-- start --
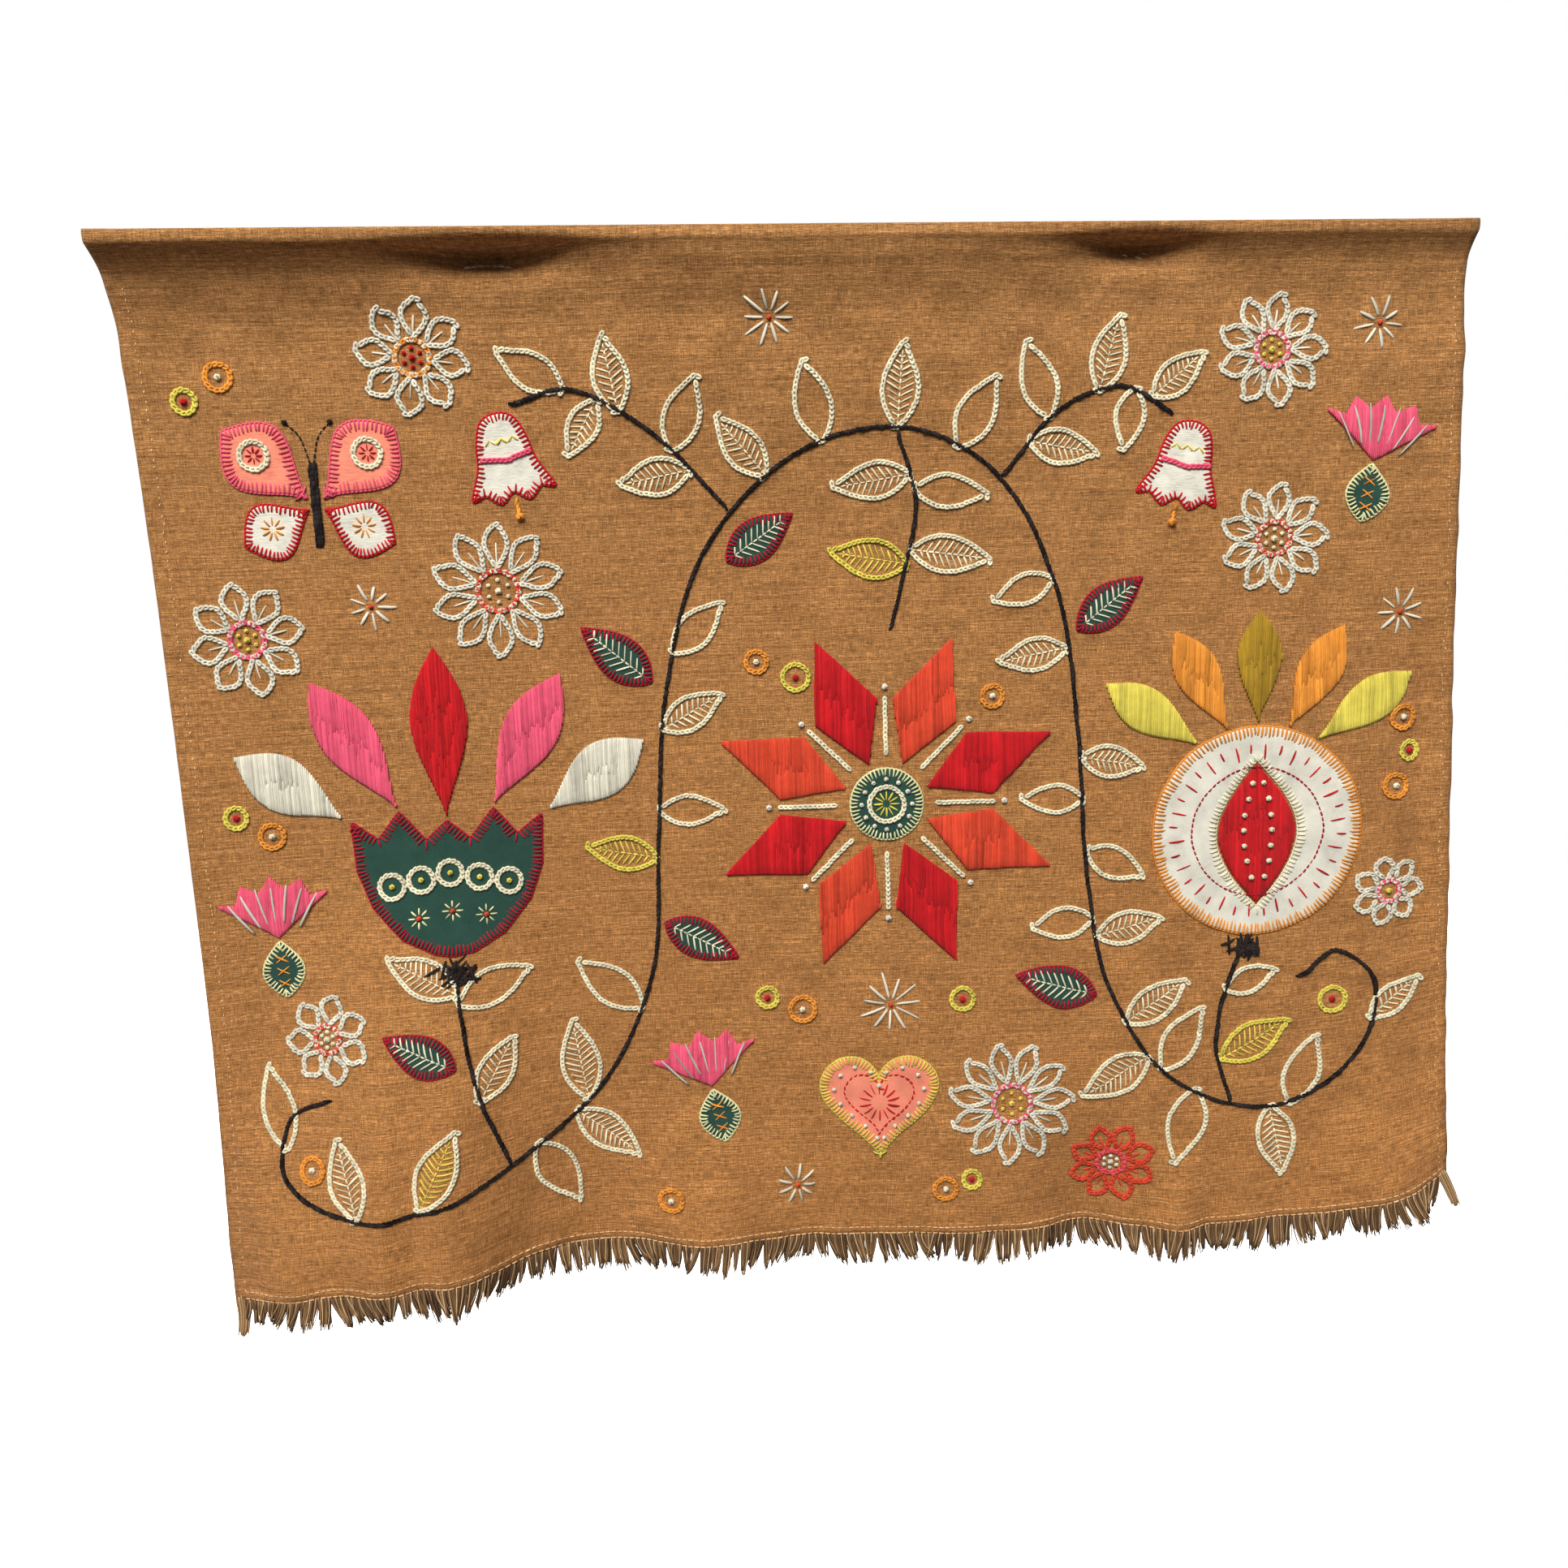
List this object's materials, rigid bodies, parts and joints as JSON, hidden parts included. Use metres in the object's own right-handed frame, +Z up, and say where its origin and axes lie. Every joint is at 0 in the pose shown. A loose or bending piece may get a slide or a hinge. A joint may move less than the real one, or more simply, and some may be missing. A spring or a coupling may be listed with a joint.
{
  "type": "embroidered wall hanging",
  "caption": "Wide linen wall hanging, felt and linen patches and wool stitching on a scrolling stem, rolled top edge standing off the wall, rippled fringed foot.",
  "frame": {"origin": "on the wall plane, at the height of the top edge and half way along it", "axes": "+X across the hanging to the right as seen from its front, +Y out of the back into the wall, +Z up; the worked face looks along -Y"},
  "size_m": [0.9207, 0.0781, 0.7838],
  "materials": {
    "linen_ground": "tan plain-weave linen",
    "fringe_yarn": "loose linen yarn, tan to dark brown",
    "black_wool": "twisted wool yarn",
    "green_felt": "matt dark green felt",
    "white_felt": "matt off-white felt",
    "white_linen": "off-white linen",
    "salmon_felt": "matt salmon felt",
    "red_wool": "crimson wool yarn",
    "orange_red_wool": "orange-red wool yarn",
    "pink_wool": "hot pink wool yarn",
    "white_wool": "white wool yarn",
    "cream_wool": "cream wool yarn",
    "yellow_wool": "lime yellow wool yarn",
    "mustard_wool": "mustard wool yarn",
    "orange_wool": "orange wool yarn"
  },
  "bodies": {
    "root": {"ground_cloth": "linen_ground", "fringe": "fringe_yarn", "vine_stem": "black_wool", "tulip_stem": "black_wool", "star_stem": "black_wool", "fruit_stem": "black_wool", "bell_stem_left": "black_wool", "bell_stem_right": "black_wool", "tulip_cup": "green_felt", "tulip_petal_1": "white_wool", "tulip_petal_2": "pink_wool", "tulip_petal_3": "red_wool", "tulip_petal_4": "pink_wool", "tulip_petal_5": "white_wool", "star_centre": "green_felt", "star_point_1": "red_wool", "star_point_2": "orange_red_wool", "star_point_3": "red_wool", "star_point_4": "orange_red_wool", "star_point_5": "red_wool", "star_point_6": "orange_red_wool", "star_point_7": "red_wool", "star_point_8": "orange_red_wool", "fruit_body": "white_felt", "fruit_seeds": "red_wool", "fruit_crown_1": "yellow_wool", "fruit_crown_2": "orange_wool", "fruit_crown_3": "mustard_wool", "fruit_crown_4": "orange_wool", "fruit_crown_5": "yellow_wool", "heart_patch": "salmon_felt", "upper_wing_left": "salmon_felt", "upper_wing_right": "salmon_felt", "lower_wing_left": "white_linen", "lower_wing_right": "white_linen", "bell_left": "white_linen", "bell_right": "white_linen", "thistle_left_cup": "green_felt", "thistle_left_fan": "pink_wool", "thistle_right_cup": "green_felt", "thistle_right_fan": "pink_wool", "thistle_foot_cup": "green_felt", "thistle_foot_fan": "pink_wool", "leaf_a": "green_felt", "leaf_b": "green_felt", "leaf_c": "green_felt", "leaf_d": "green_felt", "leaf_e": "green_felt", "leaf_f": "green_felt"}
  },
  "joints": []
}
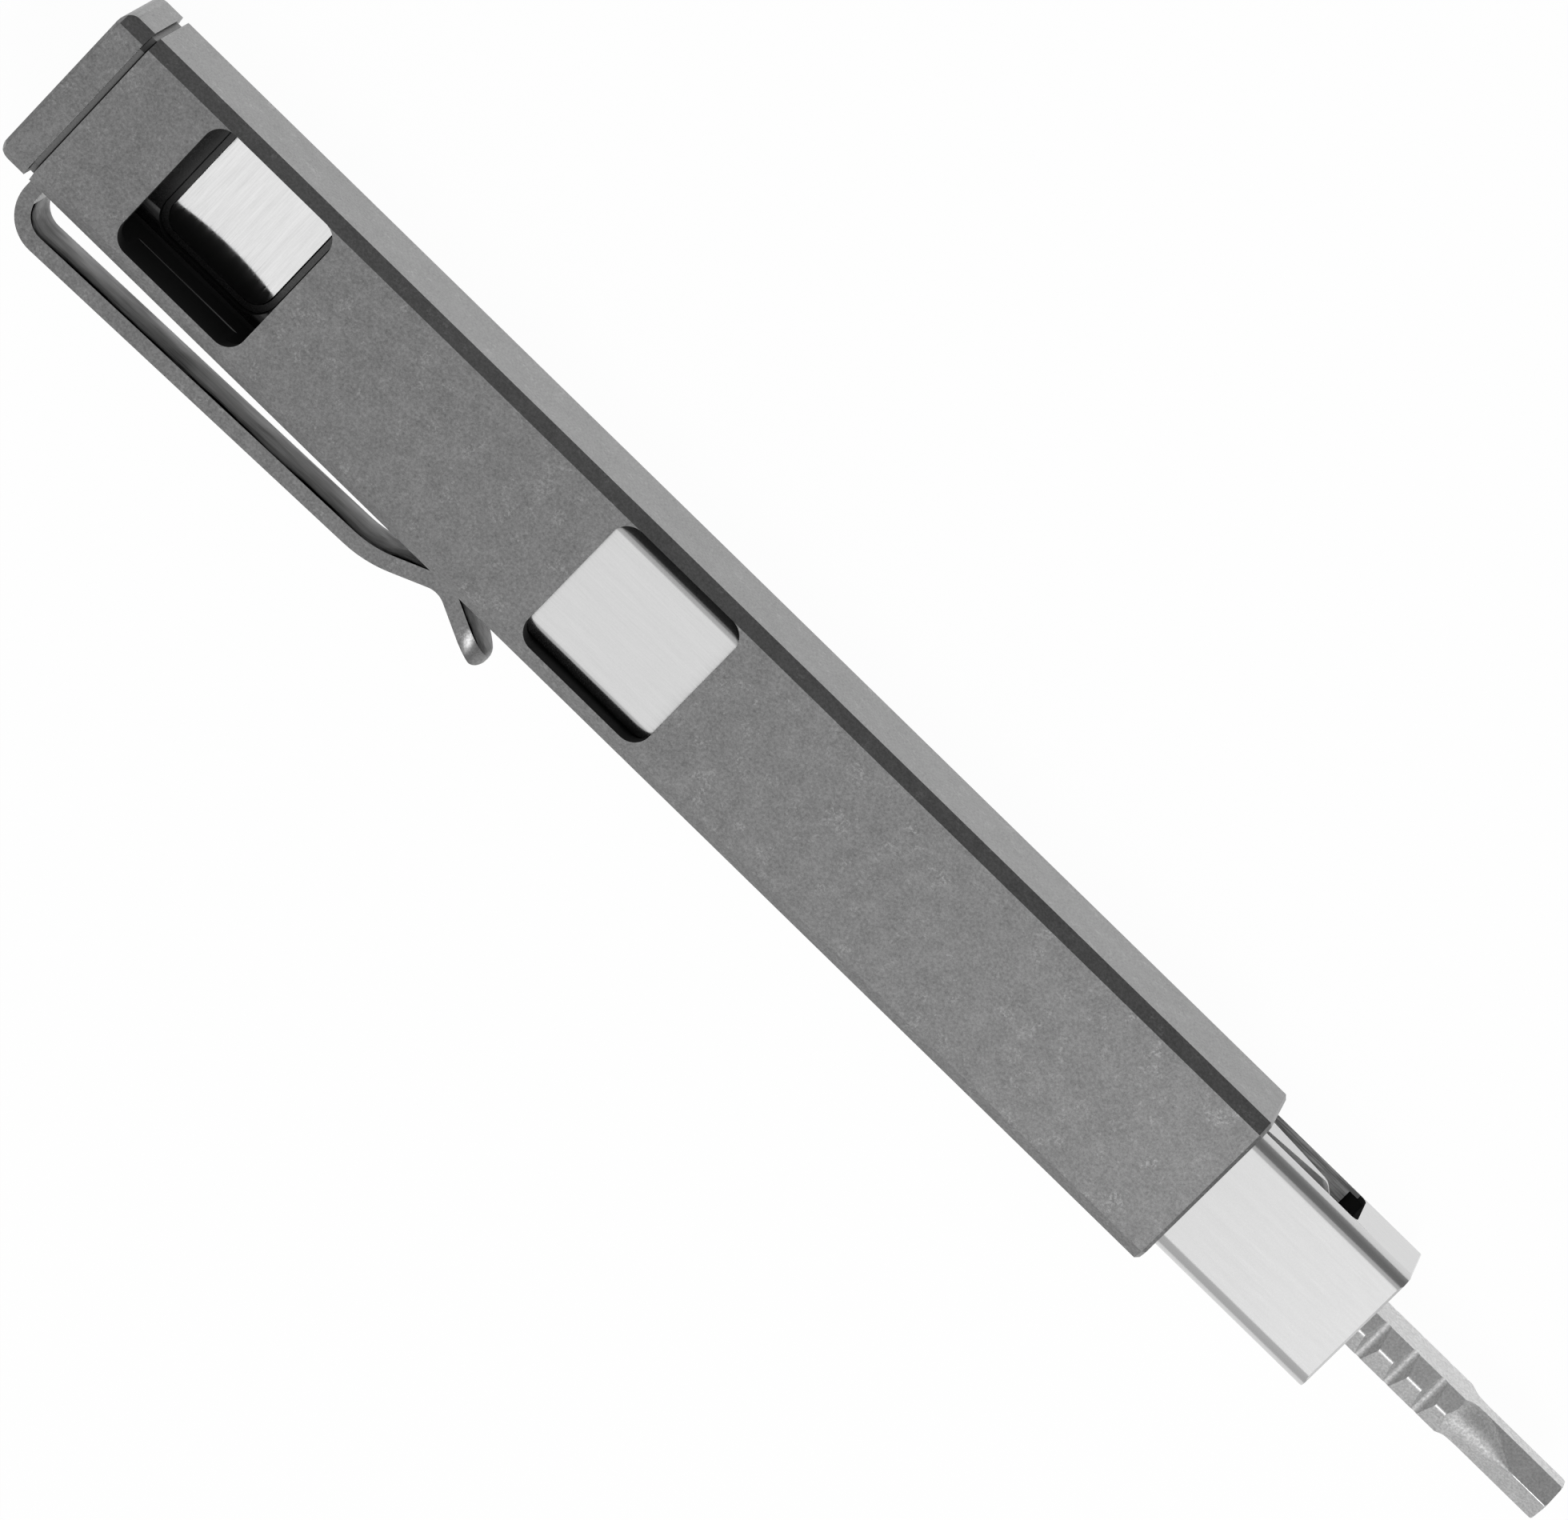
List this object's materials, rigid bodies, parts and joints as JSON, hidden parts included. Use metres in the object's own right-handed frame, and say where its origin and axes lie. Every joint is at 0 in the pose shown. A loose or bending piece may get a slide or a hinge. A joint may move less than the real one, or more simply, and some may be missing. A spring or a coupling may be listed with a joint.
{
  "type": "pocket screwdriver",
  "caption": "Rectangular bar pocket screwdriver: windowed housing with end cap and side pocket clip, sliding steel carriage, magnet-held flat bit with hexagon tip.",
  "frame": {"origin": "middle of the housing's back face", "axes": "+X along the tool towards the bit tip, +Y towards the plain side, away from the clip, +Z out of the windowed face"},
  "size_m": [0.1313, 0.0164, 0.0095],
  "materials": {
    "stonewashed_bar": "stonewashed dark grey, fine speckle",
    "stonewashed_strip": "stonewashed dark grey strip",
    "carriage_steel": "bright, fine lengthwise grain",
    "keeper_steel": "bright, cross-brushed",
    "spring_steel": "polished spring strip",
    "bit_steel": "satin grey, finely blasted",
    "screw_steel": "satin",
    "magnet_nickel": "bright nickel"
  },
  "bodies": {
    "housing": {"housing": "stonewashed_bar", "end_cap": "stonewashed_bar", "cap_screws": "screw_steel", "clip_foot": "stonewashed_strip", "clip_screws": "screw_steel", "rear_keeper_plate": "keeper_steel", "front_keeper_plate": "keeper_steel", "stop_screw": "screw_steel"},
    "clip": {"pocket_clip": "stonewashed_strip"},
    "carriage": {"carriage": "carriage_steel", "slide_magnet": "magnet_nickel", "side_spring_root": "spring_steel", "side_spring_screws": "screw_steel", "bit_stop_block": "stonewashed_bar", "bit_stop_pin": "screw_steel", "bit_magnet": "magnet_nickel", "bit_retaining_wire": "spring_steel", "spare_bit": "bit_steel"},
    "spring": {"side_spring": "spring_steel"},
    "bit": {"screwdriver_bit": "bit_steel"}
  },
  "joints": [
    {"name": "carriage_slide", "type": "slide", "parent": "housing", "child": "carriage", "axis": [1, 0, 0], "range_m": [-0.03605, 0]},
    {"name": "bit_pull", "type": "slide", "parent": "carriage", "child": "bit", "axis": [1, 0, 0], "range_m": [0, 0.014]},
    {"name": "clip_flex", "type": "hinge", "parent": "housing", "child": "clip", "pos_m": [-0.04882, -0.00575, 0.00476], "axis": [0, 0, 1], "range_deg": [-3, 0], "stiffness_Nm_per_rad": 0.05},
    {"name": "spring_flex", "type": "hinge", "parent": "carriage", "child": "spring", "pos_m": [0.0116, 0.00494, 0.00476], "axis": [0, 0, 1], "range_deg": [-0.8, 0], "stiffness_Nm_per_rad": 0.01}
  ]
}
-- end --
### What you need to do
Using the data above, print every line exactly, omitting pictures.

### Exercise response
List this object's materials, rigid bodies, parts and joints as JSON, hidden parts included. Use metres in the object's own right-handed frame, +Z up, and say where its origin and axes lie. Every joint is at 0 in the pose shown. A loose or bending piece may get a slide or a hinge. A joint may move less than the real one, or more simply, and some may be missing. A spring or a coupling may be listed with a joint.
{
  "type": "embroidered wall hanging",
  "caption": "Wide linen wall hanging, felt and linen patches and wool stitching on a scrolling stem, rolled top edge standing off the wall, rippled fringed foot.",
  "frame": {"origin": "on the wall plane, at the height of the top edge and half way along it", "axes": "+X across the hanging to the right as seen from its front, +Y out of the back into the wall, +Z up; the worked face looks along -Y"},
  "size_m": [0.9207, 0.0781, 0.7838],
  "materials": {
    "linen_ground": "tan plain-weave linen",
    "fringe_yarn": "loose linen yarn, tan to dark brown",
    "black_wool": "twisted wool yarn",
    "green_felt": "matt dark green felt",
    "white_felt": "matt off-white felt",
    "white_linen": "off-white linen",
    "salmon_felt": "matt salmon felt",
    "red_wool": "crimson wool yarn",
    "orange_red_wool": "orange-red wool yarn",
    "pink_wool": "hot pink wool yarn",
    "white_wool": "white wool yarn",
    "cream_wool": "cream wool yarn",
    "yellow_wool": "lime yellow wool yarn",
    "mustard_wool": "mustard wool yarn",
    "orange_wool": "orange wool yarn"
  },
  "bodies": {
    "root": {"ground_cloth": "linen_ground", "fringe": "fringe_yarn", "vine_stem": "black_wool", "tulip_stem": "black_wool", "star_stem": "black_wool", "fruit_stem": "black_wool", "bell_stem_left": "black_wool", "bell_stem_right": "black_wool", "tulip_cup": "green_felt", "tulip_petal_1": "white_wool", "tulip_petal_2": "pink_wool", "tulip_petal_3": "red_wool", "tulip_petal_4": "pink_wool", "tulip_petal_5": "white_wool", "star_centre": "green_felt", "star_point_1": "red_wool", "star_point_2": "orange_red_wool", "star_point_3": "red_wool", "star_point_4": "orange_red_wool", "star_point_5": "red_wool", "star_point_6": "orange_red_wool", "star_point_7": "red_wool", "star_point_8": "orange_red_wool", "fruit_body": "white_felt", "fruit_seeds": "red_wool", "fruit_crown_1": "yellow_wool", "fruit_crown_2": "orange_wool", "fruit_crown_3": "mustard_wool", "fruit_crown_4": "orange_wool", "fruit_crown_5": "yellow_wool", "heart_patch": "salmon_felt", "upper_wing_left": "salmon_felt", "upper_wing_right": "salmon_felt", "lower_wing_left": "white_linen", "lower_wing_right": "white_linen", "bell_left": "white_linen", "bell_right": "white_linen", "thistle_left_cup": "green_felt", "thistle_left_fan": "pink_wool", "thistle_right_cup": "green_felt", "thistle_right_fan": "pink_wool", "thistle_foot_cup": "green_felt", "thistle_foot_fan": "pink_wool", "leaf_a": "green_felt", "leaf_b": "green_felt", "leaf_c": "green_felt", "leaf_d": "green_felt", "leaf_e": "green_felt", "leaf_f": "green_felt"}
  },
  "joints": []
}
List this object's materials, rigid bodies, parts and joints as JSON, hidden parts included. Use metres in the object's own right-handed frame, and say where its origin and axes lie. Every joint is at 0 in the pose shown. A loose or bending piece may get a slide or a hinge. A joint may move less than the real one, or more simply, and some may be missing. A spring or a coupling may be listed with a joint.
{
  "type": "pocket screwdriver",
  "caption": "Rectangular bar pocket screwdriver: windowed housing with end cap and side pocket clip, sliding steel carriage, magnet-held flat bit with hexagon tip.",
  "frame": {"origin": "middle of the housing's back face", "axes": "+X along the tool towards the bit tip, +Y towards the plain side, away from the clip, +Z out of the windowed face"},
  "size_m": [0.1313, 0.0164, 0.0095],
  "materials": {
    "stonewashed_bar": "stonewashed dark grey, fine speckle",
    "stonewashed_strip": "stonewashed dark grey strip",
    "carriage_steel": "bright, fine lengthwise grain",
    "keeper_steel": "bright, cross-brushed",
    "spring_steel": "polished spring strip",
    "bit_steel": "satin grey, finely blasted",
    "screw_steel": "satin",
    "magnet_nickel": "bright nickel"
  },
  "bodies": {
    "housing": {"housing": "stonewashed_bar", "end_cap": "stonewashed_bar", "cap_screws": "screw_steel", "clip_foot": "stonewashed_strip", "clip_screws": "screw_steel", "rear_keeper_plate": "keeper_steel", "front_keeper_plate": "keeper_steel", "stop_screw": "screw_steel"},
    "clip": {"pocket_clip": "stonewashed_strip"},
    "carriage": {"carriage": "carriage_steel", "slide_magnet": "magnet_nickel", "side_spring_root": "spring_steel", "side_spring_screws": "screw_steel", "bit_stop_block": "stonewashed_bar", "bit_stop_pin": "screw_steel", "bit_magnet": "magnet_nickel", "bit_retaining_wire": "spring_steel", "spare_bit": "bit_steel"},
    "spring": {"side_spring": "spring_steel"},
    "bit": {"screwdriver_bit": "bit_steel"}
  },
  "joints": [
    {"name": "carriage_slide", "type": "slide", "parent": "housing", "child": "carriage", "axis": [1, 0, 0], "range_m": [-0.03605, 0]},
    {"name": "bit_pull", "type": "slide", "parent": "carriage", "child": "bit", "axis": [1, 0, 0], "range_m": [0, 0.014]},
    {"name": "clip_flex", "type": "hinge", "parent": "housing", "child": "clip", "pos_m": [-0.04882, -0.00575, 0.00476], "axis": [0, 0, 1], "range_deg": [-3, 0], "stiffness_Nm_per_rad": 0.05},
    {"name": "spring_flex", "type": "hinge", "parent": "carriage", "child": "spring", "pos_m": [0.0116, 0.00494, 0.00476], "axis": [0, 0, 1], "range_deg": [-0.8, 0], "stiffness_Nm_per_rad": 0.01}
  ]
}